At a barn I worked at [at summer camp], metal stripping was used to prevent chewing. Most of the horses were ok with it but there was one time when an older gelding, who had other issues, fell over+hit the stripping on the way down+tore up his neck. 
However, the stripping was very shoddily maintained/installed so there were all kinds of sharp edges sticking up. I imagine you will do a much better job!! <3

On the plus side, there was never any chewing damage...until I ripped out the section that that gelding hurt himself on - the other horses went to WORK on the exposed wood. :lol:


----------



## Koolio (Apr 7, 2010)

We used untreated spruce 12' 2x10s for our kick wall and took it up higher than the horses could reach to chew (about 7' high). No tongue and groove, just stacked and fit reasonably tight. We did use a pallet of wood that had been allowed to dry first, so there is little to no shrinkage. The stall fronts are manufactured made of heavy steel, so there is nowhere for the horses to chew.

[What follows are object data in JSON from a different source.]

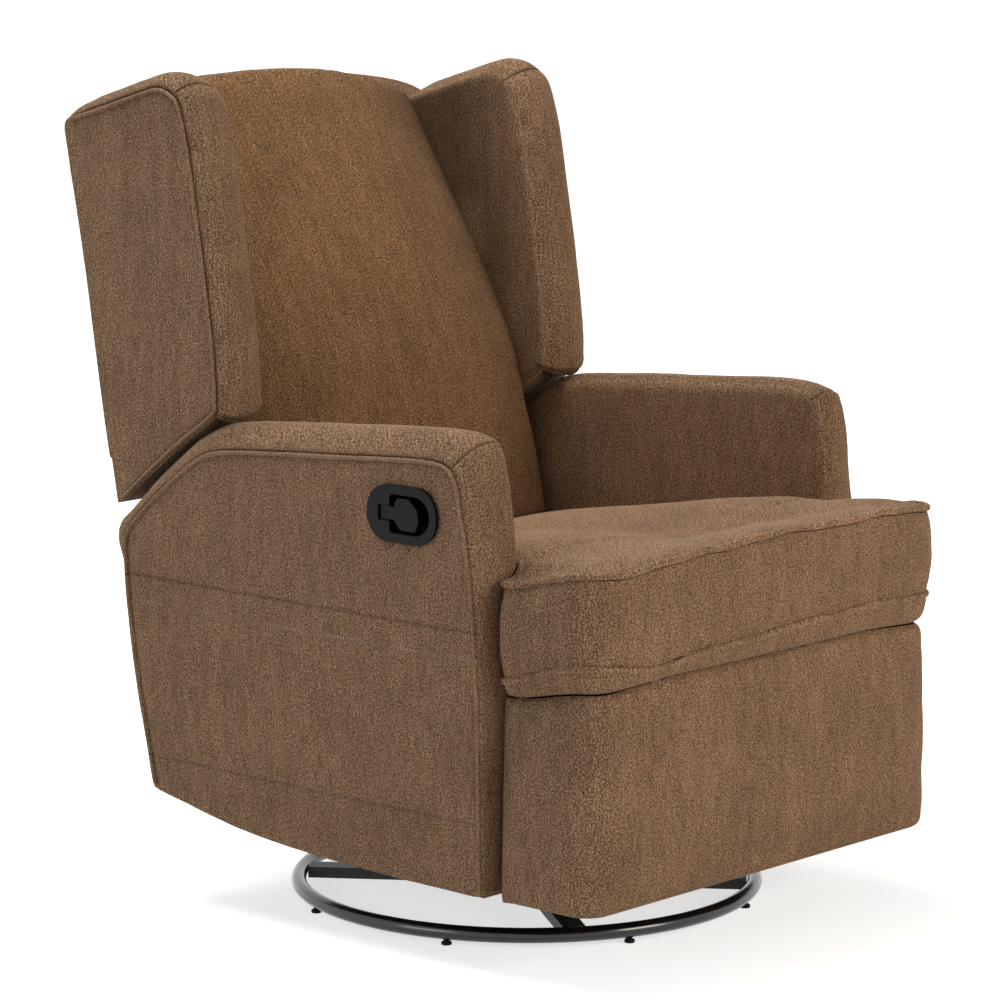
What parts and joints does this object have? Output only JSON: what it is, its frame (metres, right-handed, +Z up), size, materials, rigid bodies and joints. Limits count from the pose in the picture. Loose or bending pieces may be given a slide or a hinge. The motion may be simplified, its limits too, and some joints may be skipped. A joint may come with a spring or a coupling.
{
  "type": "swivel glider recliner",
  "caption": "Upholstered wing-back armchair that reclines, raises a boxed footrest, and swivels and glides on a ring base.",
  "frame": {"origin": "on the floor under the middle of the chair's overall box, upright and closed", "axes": "+Z up, -Y towards the front of the chair, +X towards the sitter's left"},
  "size_m": [0.783, 0.9806, 1.1026],
  "materials": {
    "upholstery": "woven brown chenille upholstery, matte",
    "black_steel": "gloss black powder coat",
    "zinc_steel": "zinc plated steel",
    "timber": "plain sawn timber and plywood",
    "black_plastic": "moulded satin black plastic",
    "nylon": "dark moulded nylon"
  },
  "bodies": {
    "base": {"base_ring": "black_steel", "base_spider": "black_steel", "floor_glide_1": "nylon", "floor_glide_2": "nylon", "floor_glide_3": "nylon", "floor_glide_4": "nylon", "floor_glide_5": "nylon", "floor_glide_6": "nylon", "floor_glide_7": "nylon", "floor_glide_8": "nylon", "swivel_race_lower": "zinc_steel", "swivel_ball_ring": "nylon", "swivel_bolt": "zinc_steel"},
    "swivel": {"swivel_race_upper": "zinc_steel", "stand_deck": "black_steel", "stand_plate_right": "black_steel", "stand_plate_left": "black_steel"},
    "rear_glide_links": {"glide_link_rear_right": "black_steel", "glide_link_rear_left": "black_steel"},
    "front_glide_links": {"glide_link_front_right": "black_steel", "glide_link_front_left": "black_steel"},
    "carriage": {"hanger_rail_right": "black_steel", "hanger_rail_left": "black_steel", "cross_tube_front": "black_steel", "cross_tube_rear": "black_steel", "base_rail_right": "black_steel", "base_rail_left": "black_steel", "arm_frame_right": "timber", "arm_frame_left": "timber", "arm_right": "upholstery", "arm_left": "upholstery", "handle_bezel": "black_plastic"},
    "lever": {"release_lever": "black_plastic"},
    "seat": {"seat_plate_right": "black_steel", "seat_plate_left": "black_steel", "seat_frame": "timber", "seat_spring_1": "zinc_steel", "seat_spring_2": "zinc_steel", "seat_spring_3": "zinc_steel", "seat_cushion": "upholstery"},
    "back": {"back_bracket_right": "black_steel", "back_bracket_left": "black_steel", "back_frame": "timber", "back_cushion": "upholstery", "wing_right": "upholstery", "wing_left": "upholstery", "back_cover": "upholstery"},
    "drive_links": {"drive_link_right": "zinc_steel", "drive_link_left": "zinc_steel", "torque_tube": "zinc_steel"},
    "support_links": {"support_link_right": "zinc_steel", "support_link_left": "zinc_steel"},
    "ottoman_links": {"ottoman_link_right": "zinc_steel", "ottoman_link_left": "zinc_steel"},
    "front_links": {"front_link_right": "zinc_steel", "front_link_left": "zinc_steel"},
    "footrest": {"footrest_bracket_right": "zinc_steel", "footrest_bracket_left": "zinc_steel", "footrest_board": "timber", "footrest_pad": "upholstery"}
  },
  "joints": [
    {"name": "swivel", "type": "hinge", "parent": "base", "child": "swivel", "pos_m": [0, -0.0493, 0.05], "axis": [0, 0, 1], "continuous": true},
    {"name": "glide", "type": "hinge", "parent": "swivel", "child": "rear_glide_links", "pos_m": [0, 0.0407, 0.196], "axis": [1, 0, 0], "range_deg": [-22, 22]},
    {"name": "glide_front_links", "type": "hinge", "parent": "swivel", "child": "front_glide_links", "pos_m": [0, -0.1393, 0.196], "axis": [1, 0, 0], "range_deg": [-22, 22]},
    {"name": "glide_carriage", "type": "hinge", "parent": "rear_glide_links", "child": "carriage", "pos_m": [0, 0.0407, 0.1], "axis": [1, 0, 0], "range_deg": [-22, 22]},
    {"name": "release_lever", "type": "hinge", "parent": "carriage", "child": "lever", "pos_m": [-0.3873, -0.1623, 0.573], "axis": [0, 0, -1], "range_deg": [0, 24], "stiffness_Nm_per_rad": 0.6},
    {"name": "seat_slide", "type": "slide", "parent": "carriage", "child": "seat", "axis": [0, -1, 0], "range_m": [0, 0.05]},
    {"name": "back_recline", "type": "hinge", "parent": "seat", "child": "back", "pos_m": [0, 0.1857, 0.335], "axis": [-1, 0, 0], "range_deg": [0, 30]},
    {"name": "footrest_drive", "type": "hinge", "parent": "seat", "child": "drive_links", "pos_m": [0, -0.2993, 0.35], "axis": [-1, 0, 0], "range_deg": [0, 90]},
    {"name": "footrest_support", "type": "hinge", "parent": "seat", "child": "support_links", "pos_m": [0, -0.2293, 0.335], "axis": [-1, 0, 0], "range_deg": [0, 90]},
    {"name": "footrest_ottoman_links", "type": "hinge", "parent": "drive_links", "child": "ottoman_links", "pos_m": [0, -0.1728, 0.1765], "axis": [-1, 0, 0], "range_deg": [-90, 0]},
    {"name": "footrest_front_links", "type": "hinge", "parent": "drive_links", "child": "front_links", "pos_m": [0, -0.16793, 0.12071], "axis": [-1, 0, 0], "range_deg": [-90, 0]},
    {"name": "footrest_box", "type": "hinge", "parent": "ottoman_links", "child": "footrest", "pos_m": [0, -0.3673, 0.345], "axis": [-1, 0, 0], "range_deg": [0, 90]}
  ],
  "couplings": [
    {"joint": "glide_front_links", "follows": "glide", "ratio": 1},
    {"joint": "glide_carriage", "follows": "glide", "ratio": -1},
    {"joint": "seat_slide", "follows": "back_recline", "m_per_rad": 0.095493},
    {"joint": "footrest_support", "follows": "footrest_drive", "ratio": 1},
    {"joint": "footrest_ottoman_links", "follows": "footrest_drive", "ratio": -1},
    {"joint": "footrest_front_links", "follows": "footrest_drive", "ratio": -1},
    {"joint": "footrest_box", "follows": "footrest_drive", "ratio": 1}
  ]
}
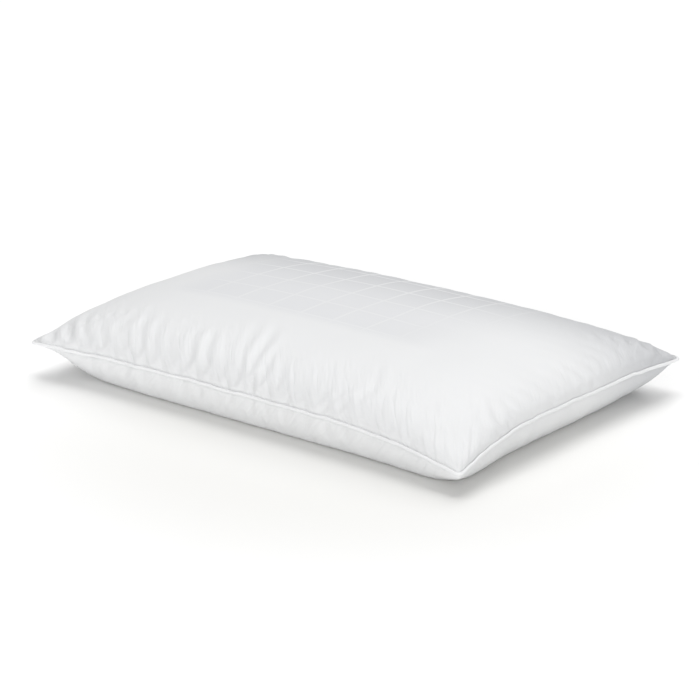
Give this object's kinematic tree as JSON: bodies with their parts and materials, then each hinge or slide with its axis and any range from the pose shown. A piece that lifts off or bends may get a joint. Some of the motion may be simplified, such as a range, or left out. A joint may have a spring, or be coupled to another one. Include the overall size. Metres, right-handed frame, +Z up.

I too have seen the metsl trim on edges to prevent chewing in number of barns. It needs to be a reasonably heavy gauge and well maintained. If it pulls up at all the edges are very sharp and bad news for horses and people.


----------



## Saddlebag (Jan 17, 2011)

My horses won't touch pressure treated.


----------



## horselovinguy (Oct 1, 2013)

If building a kick wall that _must_ touch the ground someplace and somehow...
I would not build one unless the bottom board or two were pressure treated, then as hard a wood as possible tightly placed on top of those.
Southern yellow pine is harder than many other pines, affordable and what many use in the southern states because insects are repelled from it too.
No tongue and groove needed if you stack your boards tightly on top of each other there will be no "edge" to get the teeth to grip and tear off of.
Depending upon how high you build this kick wall you may need a angle iron strip on the top board and to protect any exposed edges from teeth. 
You will need to do every edge though so be prepared if you start covering edges you will need to do all of them {wall ends & tops accessible} and not with cheap thin metal but thicker, stronger, heavier gauge stuff. _{Don't use corner beading metal strips that you then put Spackle over...it is to thin a product. They will tear, rip and get cut before you know it}_
Horses have incredibly strong and sharp teeth and can tear into and pinch, grab an edge and tear many things...when they choose to.

If you want to use "sheeting" like plywood...use exterior grade as thick as you can find it... 3/4" doubled so = 1 1/2" thick with good strong wood studs to offer support behind it. 
Most planks stall walls are 2" thick and vary between 6", 8" and 10" high and the length of the stall wall so they stack. With midway supports on them too... 
12' walls with no midway supports are to movable with a well-placed foot...to easy to slip through and a catastrophe happen.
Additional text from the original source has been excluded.